[Code indexing pipeline] Handle force_reindex
Context
While writing the ActiveContext Code Embeddings runbook, we realized that force-pushes are not yet handled in the the Embeddings Indexing pipeline.
From @terrichu
in gitlab-com/runbooks!9235 (comment 2667767913):
What happens when a force push happens and the commit SHA/history is changed? Does the comparison for the
last_commit
SHA detect this and reindex the whole thing from zero-SHA?It doesn't sound like there is any difference between indexing being enabled and indexing being paused
From @dgruzd
in gitlab-com/runbooks!9235 (comment 2669315655):
I believe that we should test the force pushes with the
chunk
mode. The indexer should treat it exactly the same as initial indexing and perform a full indexing🤝
Continued conversation in initial MR
From @partiaga
in !698 (comment 2679690769):
Thinking about this further, what we can do in the Go Indexer instead is handle the scenario where the "total" changes of a force-push deletes some files. Because if we send in something like
from_sha="" & to_sha=latestSha
from Rails, since git is reading the new tree from the force-push, it won't be able to "know" which files in the old tree are actually no longer in the new tree.
From @partiaga
in !698 (comment 2682013166):
If it's a force-push, and we send in
from_sha="", to_sha=latest_commit
,gitaly
itself will not know what the files in the old tree are, so it won't know which files are for deletion. Thegitaly.EachFileChangeBatched
function will ultimately summarize the changes of""...latest_sha
as just a list of additions/updates without deletions.The chunk-mode indexer's
internal/mode/chunk/indexer/elasticsearch/indexer.go
does not support deleting chunks with non-existent file paths. It hasdeleteOrphanedChunks
, but this is for deleting chunks in an updated file.So we still need to update the chunk-mode indexer to support deleting chunks with file paths that are no longer in git
References
- See solution discussion: !704 (comment 2687171065)

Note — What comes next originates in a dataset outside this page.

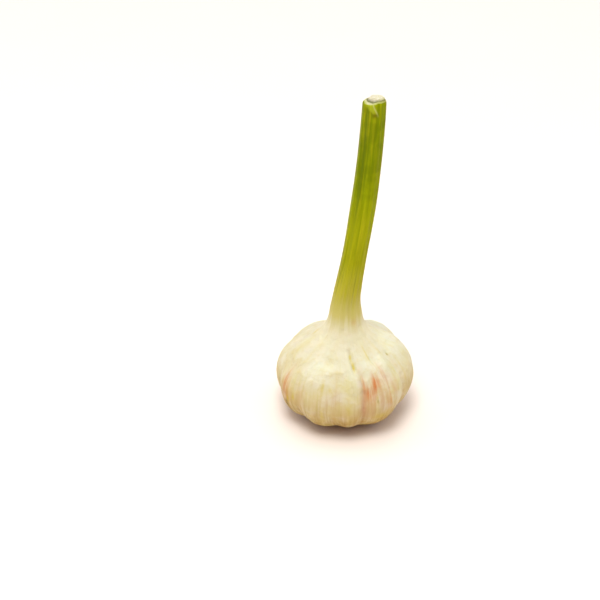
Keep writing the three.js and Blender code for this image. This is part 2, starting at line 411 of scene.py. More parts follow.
def wrapped_mesh(name, rings, foot, crown):
    """A closed mesh from rings of points, lowest profile point first, with a pole at each end.

    rings is an array of ring, segment and coordinate. Its points go round anticlockwise as seen from above.
    """
    ring_count, segments, _ = rings.shape
    verts = np.vstack([rings.reshape(-1, 3), [foot], [crown]])
    index = np.arange(ring_count * segments).reshape(ring_count, segments)
    after = np.roll(index, -1, axis=1)
    quads = np.stack([index[:-1], after[:-1], after[1:], index[1:]], axis=-1).reshape(-1, 4)
    foot_index = len(verts) - 2
    faces = quads.tolist()
    faces += [(foot_index, b, a) for a, b in zip(index[0].tolist(), after[0].tolist())]
    faces += [(a, b, foot_index + 1) for a, b in zip(index[-1].tolist(), after[-1].tolist())]
    mesh = bpy.data.meshes.new(name)
    mesh.from_pydata(verts.tolist(), [], faces)
    return mesh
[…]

- Chosen solution: !704 (comment 2687184492)
Proposal
We can make use of a reindexing
field in the documents such that:
-
Add a
reindexing
field to indicate a document is in the process of reindexing -
In the Go Indexer (this issue)
- When running the Go Indexer with the options
from_sha=""
andforce_reindex=true
, this should run inreindexing
mode - During the reindexing, follow the usual indexing process, but mark all found documents with
reindexing=true
- Afterwards the usual indexing process
- delete all documents with
reindexing=false
(essentially deleting all documents that were not found during reindexing) - after deletion, update the remaining documents to set
reindexing=false
(indicating that we are no longer inreindexing
mode
- delete all documents with
- When running the Go Indexer with the options
-
In Rails, when there is a force-push, call the Go Indexer with options
from_sha=""
andforce_reindex=true